Occoquan Historic District is a national historic district located at Occoquan, Prince William County, Virginia. It encompasses 60 contributing buildings in the town of Occoquan. The buildings are predominantly frame, two-story, residential structures although the earliest examples are constructed of stone or brick. The Ellicott's Mill House houses Historic Occoquan, Inc. The district also includes several notable non-residential buildings including the Hammill Hotel, Ebenezer Church (1853), Methodist Church (1926), and Crescent Lodge #3 (1889). Located in the district is the separately listed Rockledge.

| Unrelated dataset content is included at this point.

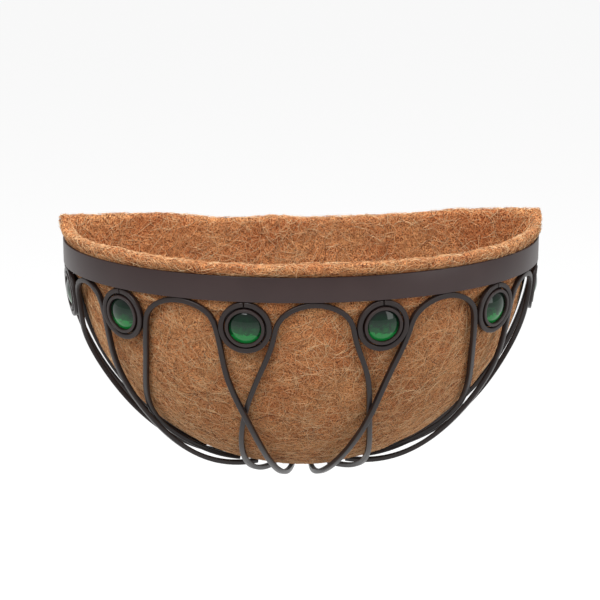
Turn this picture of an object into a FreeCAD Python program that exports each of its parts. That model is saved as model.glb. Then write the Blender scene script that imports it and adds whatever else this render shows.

Mahone's Tavern, also known as Kello's Tavern, Vaughn's Tavern and Howard's Hotel, is a historic inn and tavern located in Courtland, Southampton County, Virginia. It was built about 1796, and is a two-story, three-bay, gable-roofed, wood-framed structure with exterior gable end chimneys. A rebuilt hyphen and kitchen structure were added in 1933. In 1831, like nearly every standing building in Courtland, or Jerusalem at the time, it became a refuge and gathering place for local citizens during the slave uprising led by Nat Turner, known as Nat Turner's slave rebellion. The building was also the boyhood home of two persons who later achieved national prominence: Confederate General William Mahone and John J. Kindred, resident from 1859 to 1869, who later became a U.S. Senator from New York. It ceased being used as a tavern or hotel in 1901.